Thanks for having a look. Indeed, it's spectacular mess. What I'm really trying to do is say:

some person stated at timestamp that some occurrence dwciri:identifiedBy some person

Give the naked assertion some qualifier as it were. So yes, it is provenance but I do not see how/where I can express the first bit as qualifier unless I consider this some sort of annotation. This would work just fine if I stripped out the some person stated at timestamp qualifier entirely (poorly modelled as an annotation above) but then do I sacrifice trust?

I suppose another way of looking at this is:

What is the source of the assertion that some occurrence dwciri:identifiedBy some person?

This is interesting and might perhaps be what I'm looking for. But, am baffled as to how I'd represent this in JSON-LD.
Screen Shot 2021-09-29 at 8 18 41 AM

The entity on the left evidently has a property that is a list for the many schema:name.

OK this is how I think we'd represent this:

{
	"@context": {
		"@vocab": "http://schema.org/",
		"prov": "http://www.w3.org/TR/prov-o/"
	},

	"@id": "http://thing.org/royLichtenstein",
	"@type": "Person",
	"name": [{
			"@type": "Role",
			"name": "Roy L.",
			"prov:wasGeneratedBy": [
				"http://a.source.org/",
				"http://another.source.org/"
			]
		},
		{
			"@type": "Role",
			"name": "Lichtenstein",
			"prov:wasGeneratedBy": "http://someother.source.org/"
		}

	],
	"birthDate": {
		"@type": "Role",
		"birthDate": "1923-10-27",
		"prov:wasGeneratedBy": "http://a.source.org/"
	}

}

And here it is in triples:

<http://thing.org/royLichtenstein> <http://schema.org/birthDate> _:b0 .
<http://thing.org/royLichtenstein> <http://schema.org/name> _:b1 .
<http://thing.org/royLichtenstein> <http://schema.org/name> _:b2 .
<http://thing.org/royLichtenstein> <http://www.w3.org/1999/02/22-rdf-syntax-ns#type> <http://schema.org/Person> .
_:b0 <http://schema.org/birthDate> "1923-10-27" .
_:b0 <http://www.w3.org/1999/02/22-rdf-syntax-ns#type> <http://schema.org/Role> .
_:b0 <http://www.w3.org/TR/prov-o/wasGeneratedBy> "http://a.source.org/" .
_:b1 <http://schema.org/name> "Roy L." .
_:b1 <http://www.w3.org/1999/02/22-rdf-syntax-ns#type> <http://schema.org/Role> .
_:b1 <http://www.w3.org/TR/prov-o/wasGeneratedBy> "http://a.source.org/" .
_:b1 <http://www.w3.org/TR/prov-o/wasGeneratedBy> "http://another.source.org/" .
_:b2 <http://schema.org/name> "Lichtenstein" .
_:b2 <http://www.w3.org/1999/02/22-rdf-syntax-ns#type> <http://schema.org/Role> .
_:b2 <http://www.w3.org/TR/prov-o/wasGeneratedBy> "http://someother.source.org/" .

And as a graph:

graphviz

In a sense this is a classic case of indirection, schema:name doesn't point to the value for the name, it points to a pointer to the value for the name. AFAIK the choice of schema:Role as the type of the intermediate node is arbitrary, but it has been used in various ways to do this sort of thing, e.g. http://blog.schema.org/2014/06/introducing-role.html I also used this in Ozymandias to model order of authorship, but now I've switched to using RDF lists instead.

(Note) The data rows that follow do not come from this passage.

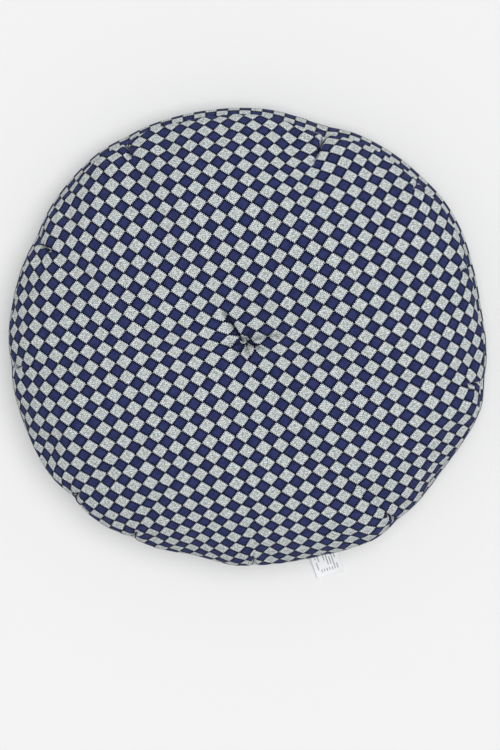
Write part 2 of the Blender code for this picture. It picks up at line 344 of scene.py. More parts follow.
def crown_rings():
    """Rings of the top panel, from the middle out: length of cloth and fineness factor."""
    rings = [(flat_length(radius), factor) for radius, factor in CROWN_RINGS]
    start = rings[-1][0] + RIM_STEP
    count = round((FLAT_RADIUS - start) / RIM_STEP)
    for i in range(count + 1):
        rings.append((start + (FLAT_RADIUS - start) * i / count, RIM_FACTOR))
    for turned_in in (SEAM_LIP, 0.4 * ALLOWANCE, ALLOWANCE):
        rings.append((FLAT_RADIUS + turned_in, RIM_FACTOR))
    return rings


def ring_faces(first_inner, inner_angles, first_outer, outer_angles):
    """Faces between two rings, the outer one with as many points or twice as many."""
    n, m = len(inner_angles), len(outer_angles)
    faces = []
    for i in range(n):
        j = (i + 1) % n
        if m == n:
            faces.append((first_inner + i, first_outer + i, first_outer + j, first_inner + j))
        else:
            a, b, c = 2 * i, 2 * i + 1, (2 * i + 2) % m
            faces.append((first_inner + i, first_outer + a, first_outer + b))
            faces.append((first_inner + i, first_outer + b, first_inner + j))
            faces.append((first_inner + j, first_outer + b, first_outer + c))
    return faces


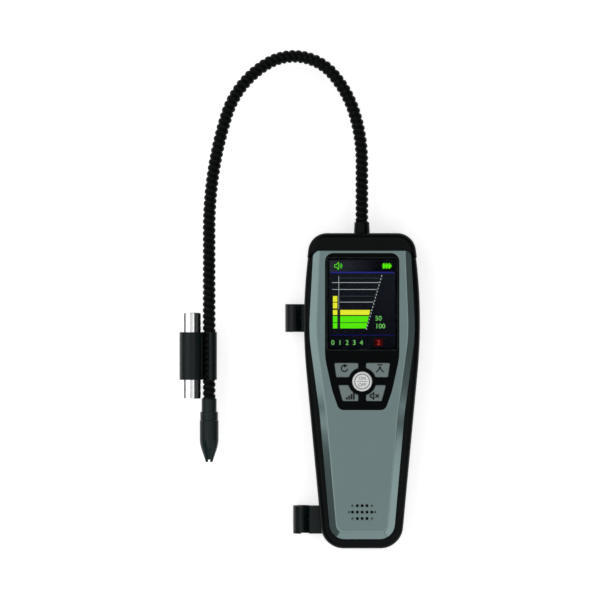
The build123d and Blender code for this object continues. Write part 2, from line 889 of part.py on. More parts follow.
with BuildPart() as board_screws:
    with BuildSketch(level(board_bottom_level - screw_head_height)):
        with Locations(board_boss_places):
            Circle(screw_head_radius)
    extrude(amount=screw_head_height)
    with BuildSketch(level(board_bottom_level)):
        with Locations(board_boss_places):
            Circle(screw_radius)
    extrude(amount=board_screw_length)
finish(board_screws, "board_screws")

with BuildPart() as case_screws:
    with BuildSketch(level(case_screw_recess - case_screw_head_height)):
        with Locations(case_screw_places):
            Circle(case_screw_head_radius)
    extrude(amount=case_screw_head_height)
    with BuildSketch(level(case_screw_recess)):
        with Locations(case_screw_places):
            Circle(screw_radius)
    extrude(amount=case_screw_length)
finish(case_screws, "case_screws")

# Speaker behind the grille, on a foam ring
with BuildPart() as speaker_gasket:
    with BuildSketch(level(bezel_inner_level - speaker_gasket_thickness)):
        with Locations((0, grille_height)):
            Circle(speaker_radius)
            Circle(speaker_radius - speaker_gasket_width, mode=Mode.SUBTRACT)
    extrude(amount=speaker_gasket_thickness)
finish(speaker_gasket, "speaker_gasket")

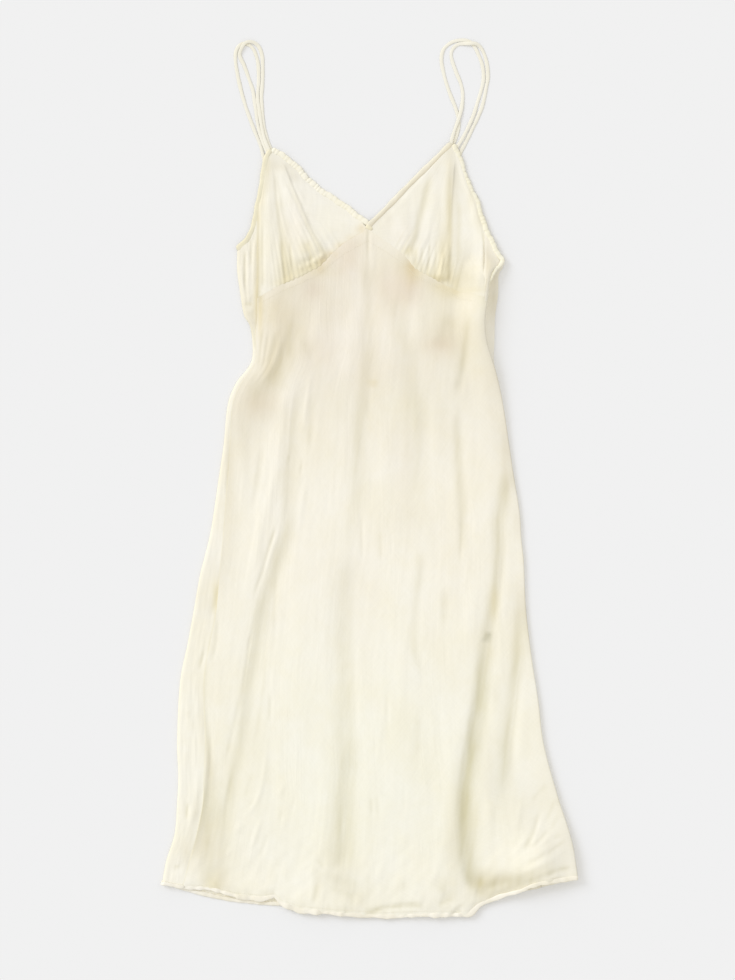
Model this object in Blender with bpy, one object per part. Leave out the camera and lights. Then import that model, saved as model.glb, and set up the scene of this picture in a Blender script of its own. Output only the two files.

OK, I think am getting closer. A big part of the messiness here is that the root entity is of type PreservedSpecimen that has a DwC-based property recordedBy, which may be interpreted lists of other entities of type Person whose association with that property recordedBy was created by yet other Person via schema:Role.

Reverted back to original JSON-LD output without the arguably messy, annotation component(s).